- [TASK OBJECTIVE]:
All of the data below must be repeated exactly.

- [GIVEN MATERIAL]:
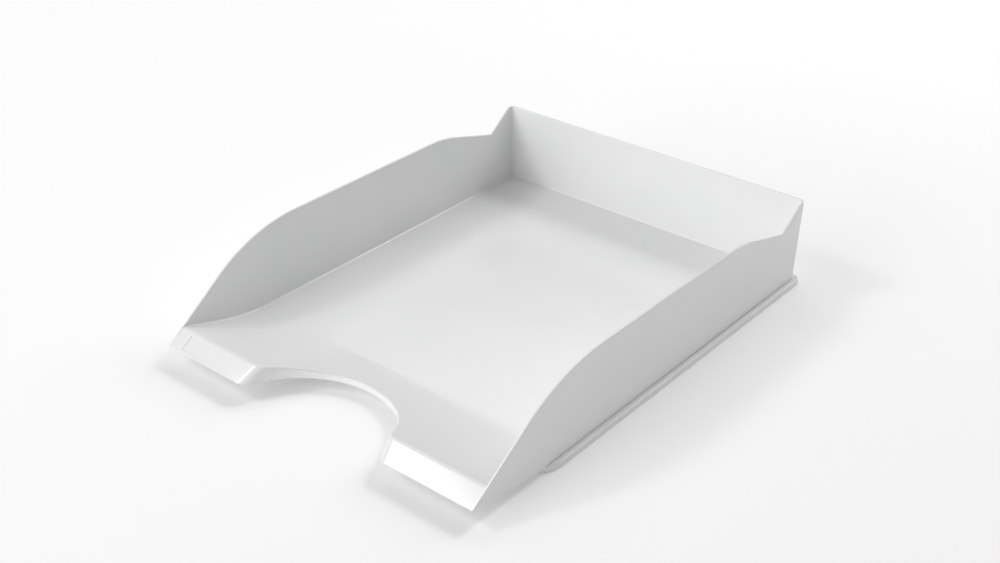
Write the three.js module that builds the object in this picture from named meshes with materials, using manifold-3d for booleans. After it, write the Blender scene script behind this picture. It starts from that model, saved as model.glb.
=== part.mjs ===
// Letter tray for A4 to C4 papers: one low, open-fronted moulded tray, in millimetres.
// +X is to the user's right, +Y to the rear, +Z up. The origin is on the desk, under the middle of the tray.
// The tray is one moulding, so its nodes are its own regions, a hairline GAP apart: the floor, the ramp up
// to the front edge, the two sloping front lips, the rim round the grip cut-out, three walls and the foot.
import * as THREE from "three";
import { mergeVertices } from "three/addons/utils/BufferGeometryUtils.js";
import Module from "manifold-3d";

// Whole tray
const WIDTH = 253; // across the foot
const DEPTH = 337; // from the front lips' edge to the back of the foot
const HEIGHT = 63; // desk to wall crest
const WALL = 1.6; // thickness of every wall, panel and rim
const GAP = 0.3; // hairline between neighbouring regions

// Walls: the upright shell leans out by its draft, and is widest at the crest
const CREST_WIDTH = 249.7;
const CREST_REAR = 334.0; // outer face of the rear wall at the crest, behind the front edge
const SIDE_DRAFT = THREE.MathUtils.degToRad(1.55);
const REAR_DRAFT = THREE.MathUtils.degToRad(0.8);
const WALL_CORNER = 4; // outer radius of the two rear corners

// Side wall outline: distance behind the front edge, height, radius of the bend there
const TIP = { d: 0, z: 12 };
const CREST_START = { d: 73.6, z: HEIGHT, r: 120 };
const CREST_END = { d: 255, z: HEIGHT, r: 100 };
const NOTCH = { d: 307.8, z: 48 };
const PEAK = { d: 328.9, z: HEIGHT };

// Floor, ramp and front lips
const FLOOR_TOP = 5.9;
const RIDGE = { d: 12.4, z: 20.3 }; // top line of the front edge
const RAMP_FOOT = 59.7; // where the straight ramp would meet the floor
const RAMP_BEND = 95; // radius of the hollow bend between ramp and floor
const APRON_BACK = 54; // the lower edge of the whole front falls from the tip to here
const APRON_BACK_Z = 4.7;
const FLOOR_CORNER = 2.4; // rear corners of the floor panel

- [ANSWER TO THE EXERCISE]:
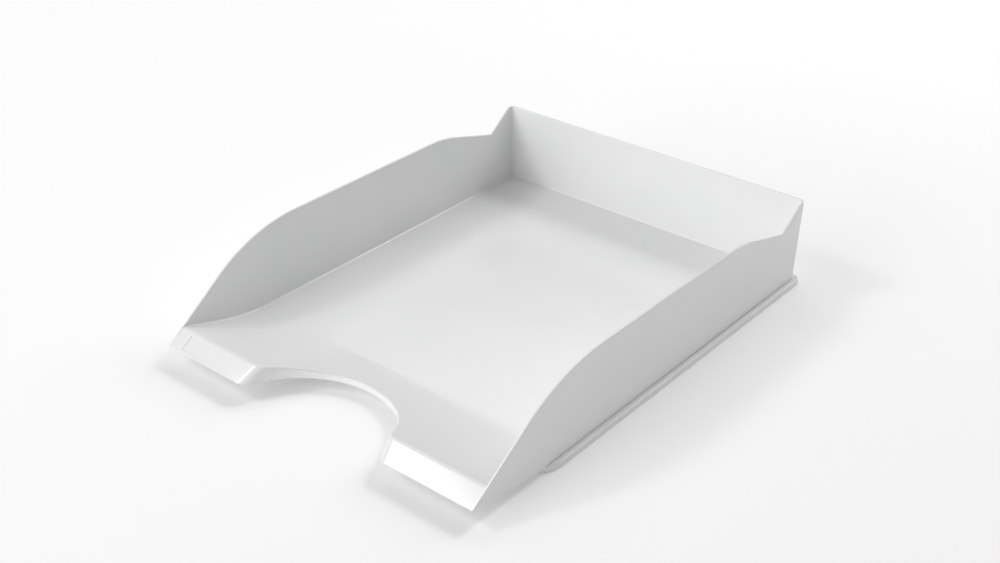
Write the three.js module that builds the object in this picture from named meshes with materials, using manifold-3d for booleans. After it, write the Blender scene script behind this picture. It starts from that model, saved as model.glb.
=== part.mjs ===
// Letter tray for A4 to C4 papers: one low, open-fronted moulded tray, in millimetres.
// +X is to the user's right, +Y to the rear, +Z up. The origin is on the desk, under the middle of the tray.
// The tray is one moulding, so its nodes are its own regions, a hairline GAP apart: the floor, the ramp up
// to the front edge, the two sloping front lips, the rim round the grip cut-out, three walls and the foot.
import * as THREE from "three";
import { mergeVertices } from "three/addons/utils/BufferGeometryUtils.js";
import Module from "manifold-3d";

// Whole tray
const WIDTH = 253; // across the foot
const DEPTH = 337; // from the front lips' edge to the back of the foot
const HEIGHT = 63; // desk to wall crest
const WALL = 1.6; // thickness of every wall, panel and rim
const GAP = 0.3; // hairline between neighbouring regions

// Walls: the upright shell leans out by its draft, and is widest at the crest
const CREST_WIDTH = 249.7;
const CREST_REAR = 334.0; // outer face of the rear wall at the crest, behind the front edge
const SIDE_DRAFT = THREE.MathUtils.degToRad(1.55);
const REAR_DRAFT = THREE.MathUtils.degToRad(0.8);
const WALL_CORNER = 4; // outer radius of the two rear corners

// Side wall outline: distance behind the front edge, height, radius of the bend there
const TIP = { d: 0, z: 12 };
const CREST_START = { d: 73.6, z: HEIGHT, r: 120 };
const CREST_END = { d: 255, z: HEIGHT, r: 100 };
const NOTCH = { d: 307.8, z: 48 };
const PEAK = { d: 328.9, z: HEIGHT };

// Floor, ramp and front lips
const FLOOR_TOP = 5.9;
const RIDGE = { d: 12.4, z: 20.3 }; // top line of the front edge
const RAMP_FOOT = 59.7; // where the straight ramp would meet the floor
const RAMP_BEND = 95; // radius of the hollow bend between ramp and floor
const APRON_BACK = 54; // the lower edge of the whole front falls from the tip to here
const APRON_BACK_Z = 4.7;
const FLOOR_CORNER = 2.4; // rear corners of the floor panel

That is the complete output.